# GIVEN RECORDS
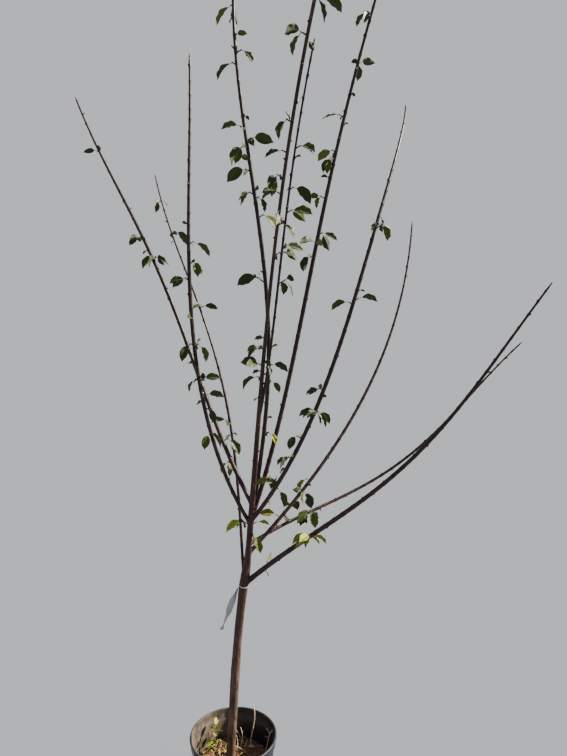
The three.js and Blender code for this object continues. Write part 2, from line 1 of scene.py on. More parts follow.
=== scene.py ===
"""The looks of a potted young fruit tree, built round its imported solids.

The tree grows here by the same rule and the same seeds as its solids, in millimetres, and its
meshes are made in metres: bark with its relief, buds, spurs and leaves, the pot and its mix.
"""
from dataclasses import dataclass
from math import atan2, cos, degrees, hypot, pi, radians, sin, sqrt, tan
from types import SimpleNamespace as Facts

import bpy
import numpy as np
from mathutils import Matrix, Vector, noise


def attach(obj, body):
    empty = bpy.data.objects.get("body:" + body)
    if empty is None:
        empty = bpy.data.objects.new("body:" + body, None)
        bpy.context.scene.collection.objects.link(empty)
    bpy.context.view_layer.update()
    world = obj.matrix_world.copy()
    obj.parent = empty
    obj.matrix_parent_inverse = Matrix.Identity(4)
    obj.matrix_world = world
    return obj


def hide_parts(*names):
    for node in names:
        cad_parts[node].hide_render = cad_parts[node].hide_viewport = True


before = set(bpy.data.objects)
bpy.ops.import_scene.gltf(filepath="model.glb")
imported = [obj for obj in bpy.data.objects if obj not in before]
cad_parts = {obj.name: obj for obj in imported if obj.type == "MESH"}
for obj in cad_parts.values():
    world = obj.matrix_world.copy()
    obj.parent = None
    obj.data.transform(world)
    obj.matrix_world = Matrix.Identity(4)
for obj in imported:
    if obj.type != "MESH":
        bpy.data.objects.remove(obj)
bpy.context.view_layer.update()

MM = 0.001
BODY = "root"

# The camera that took the photograph, from the tilt of the pot's rim and the horizon.
CAMERA = Facts(place=(0.1675, -1.82, 1.55), pitch=2.6, focal_pixels=560, photo_width=567, sensor=36)

# Driving sizes of the pot and the mix, in millimetres and degrees, as their solids have them.
CLEARANCE = 0.3
POT = Facts(height=275, rim=145, collar=141, step=137, foot=113, bevel=3, wall=2.2, base=3, lip=8,
            collar_depth=34, collar_slope=4, holes=8, hole_radius=8, hole_ring=100)
MIX = Facts(level=185, edge_drop=14, flat=18, seat=34, wall_gap=0.7)
MIX_SURFACE = ((34, 0), (48, 1), (70, 3), (92, 5), (112, 9), (131, 14))
LUMPS = Facts(height=3.5, across_x=0.11, across_y=0.13, phase=1.3, slant=0.07, slant_share=0.6)

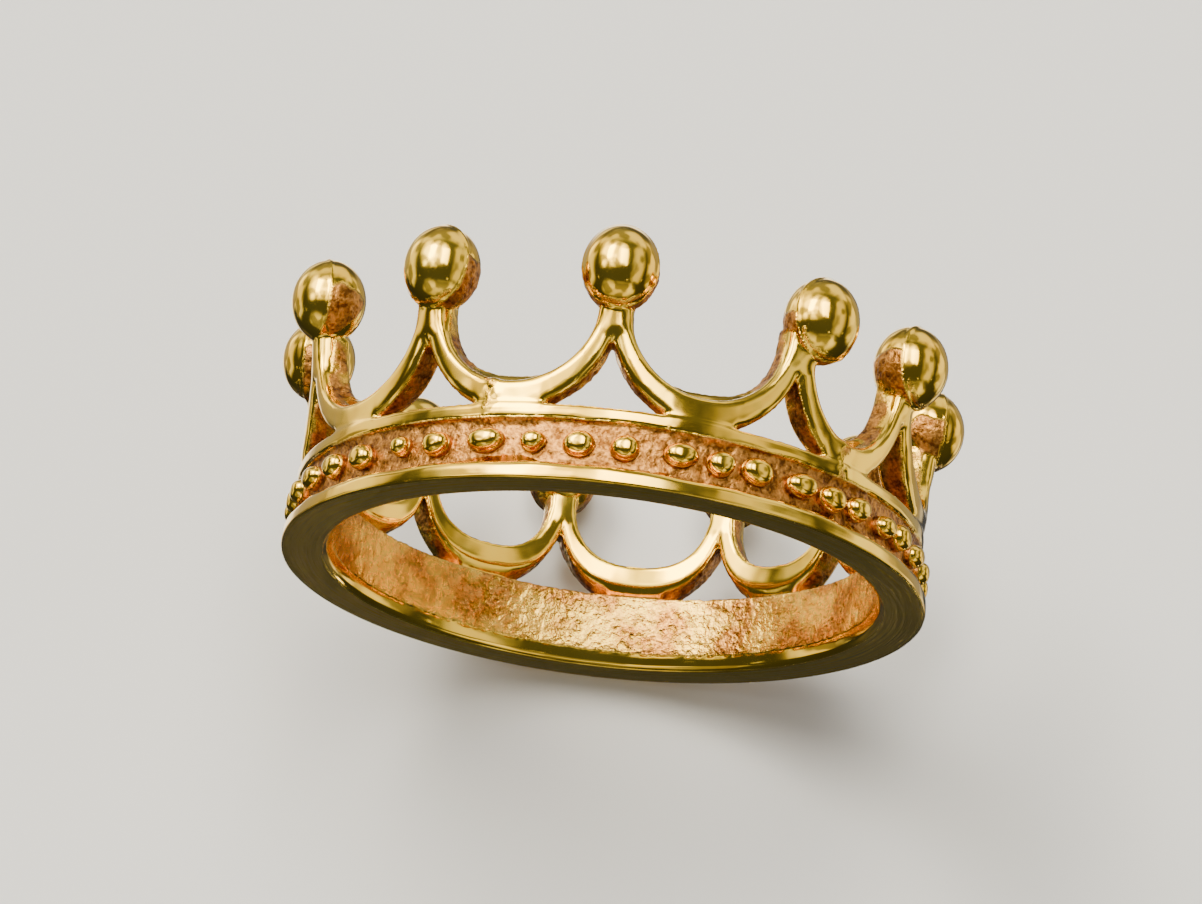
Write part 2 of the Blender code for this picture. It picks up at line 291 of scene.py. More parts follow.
def finial_field(azimuth, radius, height, point):
    """A ball and its neck."""
    x, y = radius * np.sin(azimuth), -radius * np.cos(azimuth)
    centre = BALLS[point]
    up = (height - centre[2]) * BALL_RADIUS / BALL_HALF_HEIGHT
    off = (x - centre[0], y - centre[1])
    distance = np.sqrt(off[0] ** 2 + off[1] ** 2 + up ** 2) + 1e-9
    ball_azimuth = math.atan2(centre[0], -centre[1])
    outwards = (off[0] * math.sin(ball_azimuth) - off[1] * math.cos(ball_azimuth)) / distance
    off_ridge = (outwards - RIDGE_OFFSET) * BALL_RADIUS
    ridge = RIDGE_HEIGHT * np.exp(-(off_ridge / RIDGE_HALF_WIDTH) ** 2)
    ball = distance - (BALL_RADIUS - BALL_RELIEF) - ridge

    foot_azimuth = POINT_AZIMUTHS[point]
    foot = (NECK_FOOT_RADIUS * math.sin(foot_azimuth), -NECK_FOOT_RADIUS * math.cos(foot_azimuth),
            NECK_FOOT_HEIGHT)
    axis = centre - np.array(foot)
    to_foot = (x - foot[0], y - foot[1], height - foot[2])
    along = (to_foot[0] * axis[0] + to_foot[1] * axis[1] + to_foot[2] * axis[2]) / axis.dot(axis)
    along = np.clip(along, 0.0, 1.0)
    away = [to_foot[side] - along * axis[side] for side in range(3)]
    neck = np.sqrt(away[0] ** 2 + away[1] ** 2 + away[2] ** 2) - NECK_RADIUS
    return ball, neck


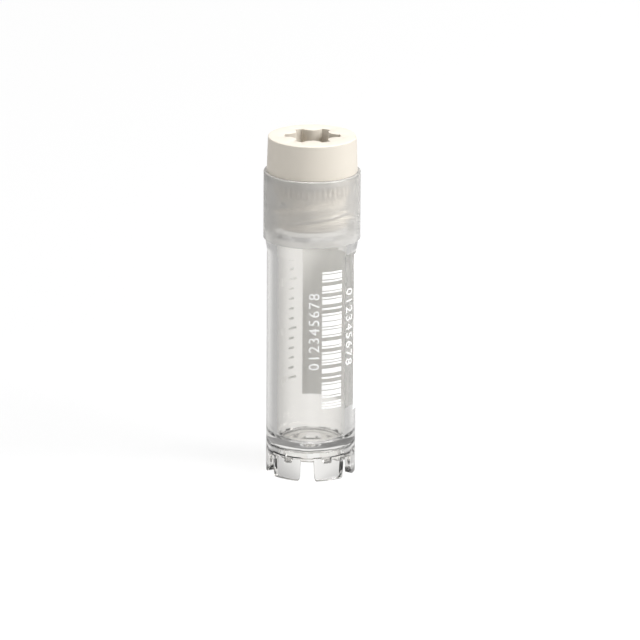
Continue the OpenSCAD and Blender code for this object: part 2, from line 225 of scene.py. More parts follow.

# PROMPT
Begin with the first line of the listing and copy exactly through the line that contains "its imported solids.", please, keeping both ends and leaving out everything after.

# RESPONSE
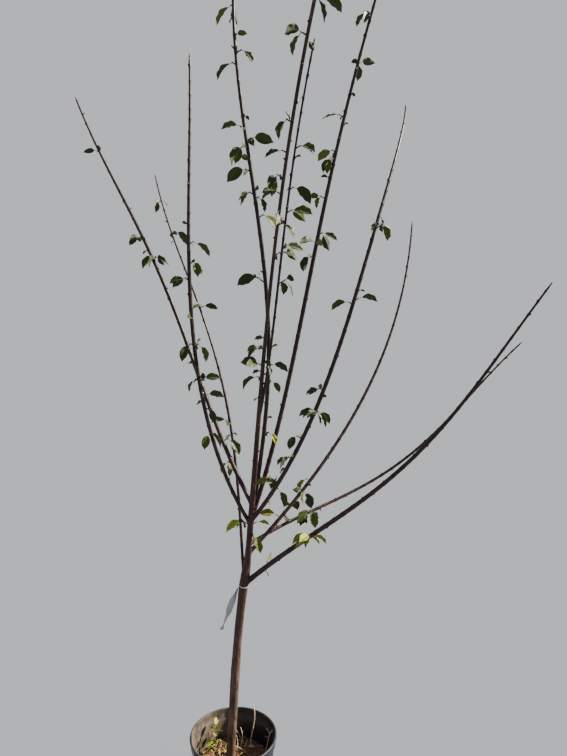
The three.js and Blender code for this object continues. Write part 2, from line 1 of scene.py on. More parts follow.
=== scene.py ===
"""The looks of a potted young fruit tree, built round its imported solids.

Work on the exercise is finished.